BO: But now you have a kid!
DC: Yeah, it’s worked out great!
BO: Another kid’s on the way.
R: Yeah?
DC: Yeah.
JS&R: Congratulations!
DC: Thank you.
BO: Siamese twins this time. Good luck! “This one has to go!”
DC: Where do you find a car seat for Siamese twins? It has to be custom-made.
BO: Just put it in the back.
DC: Or in the cage.
R: I have just read the booklet of “Stag” and it seems like everyone was playing literally everything on that record: every instrument on studio recordings, on home recordings,...
DC: “Stag” was like: OK, everyone can record at home on his four track. It was a project, an experiment. For “Nude with Boots” we’ve been to the studio for two weeks and we had an extra day to fuck around and to record a new single, “Detroit Rock City” and “The Star Spangled Banner”. When we sing “The Star Spangled Banner” at our shows, there are always some people who boo and others who kind of get the joke. In Brasil, when we played before The Hives, people threw stuff at us for that song.
JS: Queen also played “The Star Spangled Banner”.
DC: Yeah, that’s right!
BO: That’s funny: Everywhere we go everyone knows “The Star Spangled Banner”.
R: Yeah, from Jimi Hendrix!
BO: Yeah, but I don’t know France, Austria, Germany – I have no idea!
DC: Austria has to be really good since it’s known for its music history.
JS: No, it’s really, really boring.

[We talk about soccer, baseball, football and basketball]

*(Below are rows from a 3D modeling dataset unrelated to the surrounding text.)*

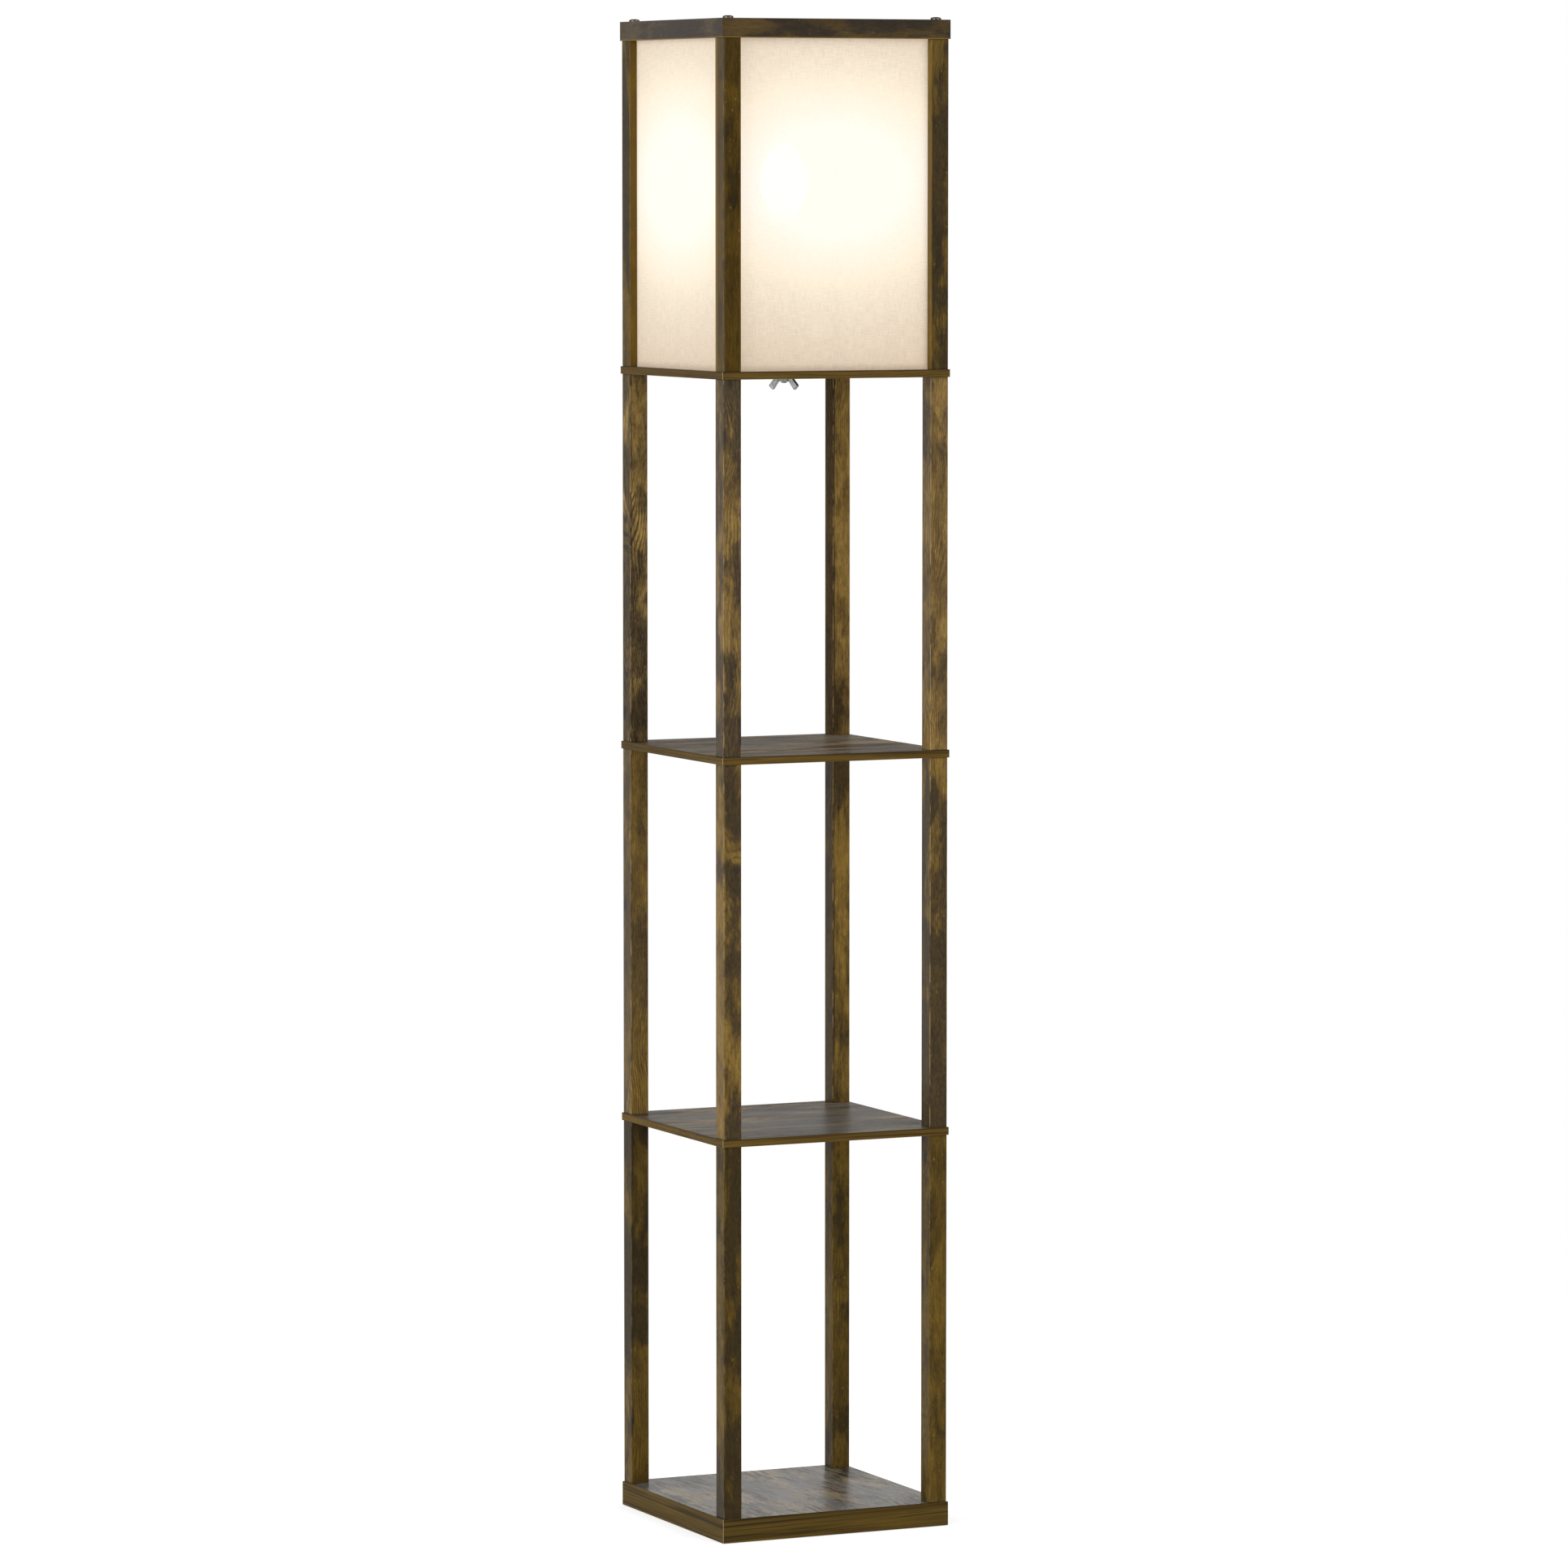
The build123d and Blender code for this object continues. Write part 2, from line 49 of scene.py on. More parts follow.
# small helpers for objects and node trees

def addObject(name, data):
    made = bpy.data.objects.new(name, data)
    bpy.context.scene.collection.objects.link(made)
    return made


def aimAt(piece, target):
    piece.rotation_euler = (Vector(target) - piece.location).to_track_quat("-Z", "Y").to_euler()


def srgb(red, green, blue):
    # 0-255 display values to a linear colour
    values = []
    for part in (red, green, blue):
        part = part / 255
        values.append(part / 12.92 if part <= 0.04045 else ((part + 0.055) / 1.055) ** 2.4)
    return (*values, 1.0)


def addNode(tree, kind, inputs=None, **settings):
    # an input that is a socket is linked, any other is set
    made = tree.nodes.new(kind)
    for key, value in settings.items():
        setattr(made, key, value)
    for key, value in (inputs or {}).items():
        if isinstance(value, bpy.types.NodeSocket):
            tree.links.new(value, made.inputs[key])
        else:
            made.inputs[key].default_value = value
    return made


def useGroup(tree, group, inputs):
    return addNode(tree, "ShaderNodeGroup", inputs, node_tree=group).outputs


def calc(tree, operation, first, second=0.0):
    return addNode(tree, "ShaderNodeMath", {0: first, 1: second}, operation=operation).outputs[0]


def plus(tree, first, *others):
    for other in others:
        first = calc(tree, "ADD", first, other)
    return first


def minus(tree, first, second):
    return calc(tree, "SUBTRACT", first, second)


def times(tree, first, *others):
    for other in others:
        first = calc(tree, "MULTIPLY", first, other)
    return first


def absolute(tree, value):
    return calc(tree, "ABSOLUTE", value)


def around(tree, field, amount):
    # a noise of 0 to 1 as a change to either side of 0
    return times(tree, minus(tree, field, 0.5), amount)


def vectorCalc(tree, operation, first, second):
    return addNode(tree, "ShaderNodeVectorMath", {0: first, 1: second}, operation=operation).outputs[0]


def jitter(tree, field, amount):
    # a noise's colour as a shift to either side
    return vectorCalc(tree, "MULTIPLY", vectorCalc(tree, "SUBTRACT", field, (0.5, 0.5, 0.5)), amount)


def lengthOf(tree, vector):
    return addNode(tree, "ShaderNodeVectorMath", {0: vector}, operation="LENGTH").outputs["Value"]


def axesOf(tree, vector):
    return addNode(tree, "ShaderNodeSeparateXYZ", {0: vector}).outputs


def joined(tree, first, second, third):
    return addNode(tree, "ShaderNodeCombineXYZ", {0: first, 1: second, 2: third}).outputs[0]


def stretch(tree, vector, scale, location=(0, 0, 0)):
    inputs = {"Vector": vector, "Scale": scale, "Location": location}
    return addNode(tree, "ShaderNodeMapping", inputs).outputs[0]


def noise(tree, vector, scale=1.0, detail=2.0, roughness=0.5, output="Fac"):
    inputs = {"Vector": vector, "Scale": scale, "Detail": detail, "Roughness": roughness}
    return addNode(tree, "ShaderNodeTexNoise", inputs).outputs[output]


def spread(tree, value, low, high, toLow=0.0, toHigh=1.0):
    # a smooth step between two values
    inputs = {"Value": value, "From Min": low, "From Max": high, "To Min": toLow, "To Max": toHigh}
    made = addNode(tree, "ShaderNodeMapRange", inputs, interpolation_type="SMOOTHSTEP")
    return made.outputs[0]


def uneven(tree, place, scale, low, high):
    # a value that wanders between low and high over the surface
    return spread(tree, noise(tree, place, scale=scale), 0.3, 0.7, low, high)


def blend(tree, factor, first, second, mode="MIX"):
    inputs = {0: factor, 6: first, 7: second}
    return addNode(tree, "ShaderNodeMix", inputs, data_type="RGBA", blend_type=mode).outputs[2]


def dimmed(tree, color, amount):
    # the colour times a value that changes over the surface
    return blend(tree, 1.0, color, joined(tree, amount, amount, amount), "MULTIPLY")


def newGroup(name, inputs, outputs):
    # inputs and outputs are lists of (name, socket type, default)
    tree = bpy.data.node_groups.new(name, "ShaderNodeTree")
    for direction, sockets in (("INPUT", inputs), ("OUTPUT", outputs)):
        for label, kind, default in sockets:
            socket = tree.interface.new_socket(name=label, in_out=direction, socket_type="NodeSocket" + kind)
            if default is not None:
                socket.default_value = default
    given = tree.nodes.new("NodeGroupInput").outputs
    result = tree.nodes.new("NodeGroupOutput").inputs
    return tree, given, result


def newMaterial(name):
    made = bpy.data.materials.new(name)
    made.use_nodes = True
    tree = made.node_tree
    shader = tree.nodes["Principled BSDF"]
    place = tree.nodes.new("ShaderNodeTexCoord").outputs["Object"]
    return made, tree, shader, place


def addBump(tree, shader, height, strength, distance):
    bump = addNode(tree, "ShaderNodeBump", {"Strength": strength, "Distance": distance, "Height": height})
    tree.links.new(bump.outputs[0], shader.inputs["Normal"])


def paint(names, material):
    for name in names:
        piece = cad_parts[name]
        piece.data.materials.clear()
        piece.data.materials.append(material)


# rustic printed wood: one group for posts, rails, boards and edge bands

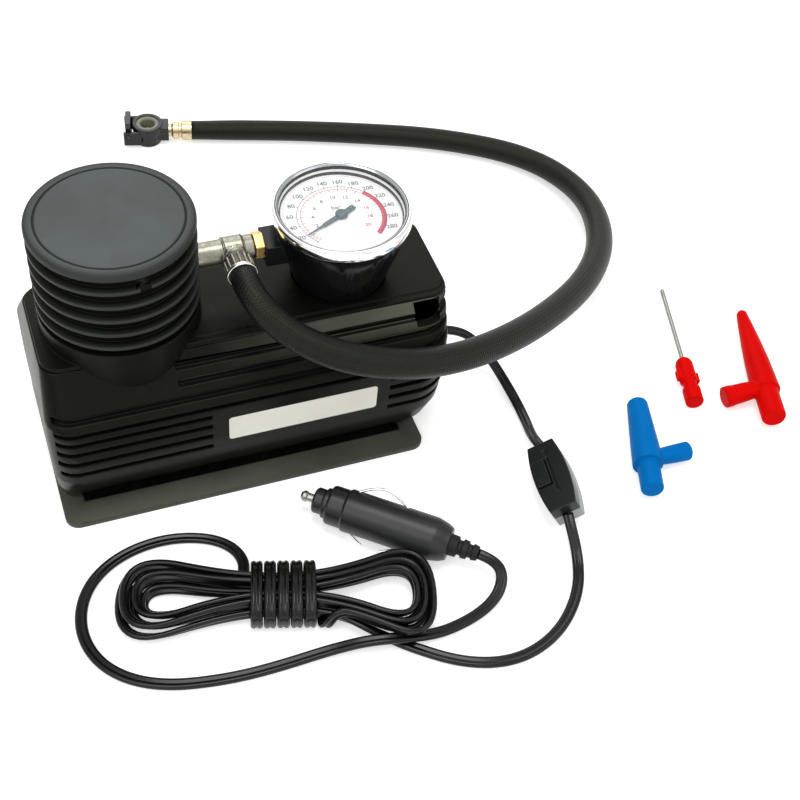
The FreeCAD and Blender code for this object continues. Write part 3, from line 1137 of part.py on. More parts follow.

BO: Baseball is a weiiiiiird game, that’s why I like it. It’s so complicated. Sometimes they don’t know what to do, they get together, look at the book of rules and figure out what to do.
R: In “Neither Here Nor There”, there’s strange story about that guy in the prison...
BO: Yeah, he’s my brother. My brother is working at a prison and describing him. He still works there.
R: Do you have every record you ever released?
BO: Yeah! Of everything. I never give anything away, hardly.

[Jochen Summer takes out an envelope brimmed with money and gives it to Buzz – CUT!!]

PS: A few minutes later, Buzz said that Kevin Rutmanis was NOW really glad that the Melvins had kicked him out of the band. If they wouldn’t, he’d be dead.